The Geneva Bible was produced by a group of English scholars who, fleeing from the reign of Queen Mary, had found refuge in Switzerland. During the reign of Queen Mary, no Bibles were printed in England, the English Bible was no longer used in churches and English Bibles already in churches were removed and burned. Mary was determined to return Britain to Roman Catholicism.
The first English Protestant to die during Mary's turbulent reign was John Rogers in 1555, who had been the editor of the Matthews Bible. At this time, hundreds of Protestants left England and headed for Geneva, a city which under the leadership of Calvin, had become the intellectual and spiritual capital of European Protestants.

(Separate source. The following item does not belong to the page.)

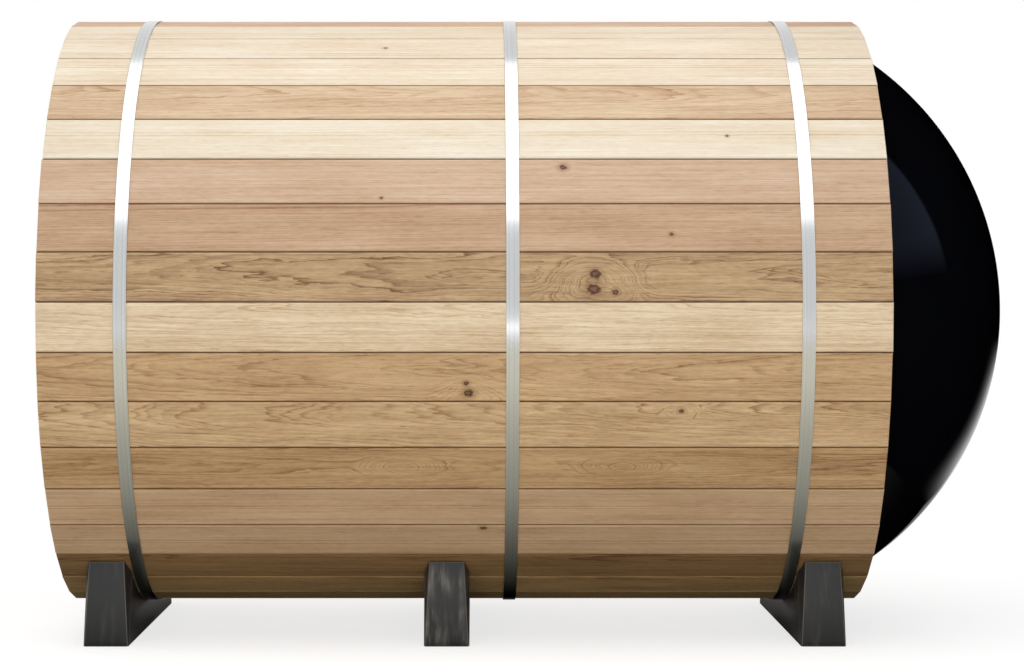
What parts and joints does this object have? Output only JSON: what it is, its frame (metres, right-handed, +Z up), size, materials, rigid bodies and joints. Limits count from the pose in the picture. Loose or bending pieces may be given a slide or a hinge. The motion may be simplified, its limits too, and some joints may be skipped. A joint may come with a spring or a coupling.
{
  "type": "barrel sauna",
  "caption": "Horizontal barrel sauna of cedar staves with steel bands, moulded cradles, a plank end wall with a glazed door, and a dark acrylic dome closing the other end.",
  "frame": {"origin": "on the ground, at the centre of the footprint's bounding box, half way between the door end and the tip of the dome", "axes": "+X along the barrel towards the dome, +Y towards the side away from the front, +Z up"},
  "size_m": [2.908, 1.8377, 1.9203],
  "materials": {
    "stave_cedar": "planed, unfinished, satin",
    "wall_cedar": "planed, unfinished, satin",
    "trim_cedar": "planed, unfinished, satin",
    "band_steel": "fine brushed stainless",
    "hinge_steel": "fine brushed stainless",
    "clamp_metal": "satin black powder coat",
    "cradle_plastic": "moulded, satin, scuffed",
    "dome_acrylic": "polished smoked acrylic",
    "door_glass": "bronze tinted, clear"
  },
  "bodies": {
    "root": {"staves_ridge": "stave_cedar", "staves_roof_front": "stave_cedar", "staves_upper_front": "stave_cedar", "staves_lower_front": "stave_cedar", "staves_belly_front": "stave_cedar", "staves_keel": "stave_cedar", "staves_belly_back": "stave_cedar", "staves_lower_back": "stave_cedar", "staves_upper_back": "stave_cedar", "staves_roof_back": "stave_cedar", "band_door_end": "band_steel", "band_middle": "band_steel", "band_dome_end": "band_steel", "cradle_door_end": "cradle_plastic", "cradle_middle": "cradle_plastic", "cradle_dome_end": "cradle_plastic", "dome": "dome_acrylic", "dome_clamp_ring": "clamp_metal", "dome_carrier_ring": "trim_cedar", "end_wall_front": "wall_cedar", "end_wall_back": "wall_cedar", "end_wall_over_door": "wall_cedar", "end_wall_under_door": "wall_cedar", "door_jamb_front": "trim_cedar", "door_jamb_back": "trim_cedar", "door_head": "trim_cedar", "door_sill": "trim_cedar", "door_leaf": "wall_cedar", "door_glass": "door_glass", "door_glass_beads": "trim_cedar", "door_hinges": "hinge_steel", "door_handle": "trim_cedar"}
  },
  "joints": []
}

One of these exiles was William Whittingham, a fellow of Christ Church at Oxford University, who had been a diplomat, a courtier, was much traveled and skilled in many languages including Greek and Hebrew. He eventually succeeded John Knox as the minister of the English congregation in Geneva. Whittingham went on to publish the 1560 Geneva Bible.
This version is significant because, it came with a variety of scriptural study guides and aids, which included verse citations that allow the reader to cross-reference one verse with numerous relevant verses in the rest of the Bible, introductions to each book of the Bible that acted to summarize all of the material that each book would cover, maps, tables, woodcut illustrations, indices, as well as other included features, all of which would eventually lead to the reputation of the Geneva Bible as history's very first study Bible.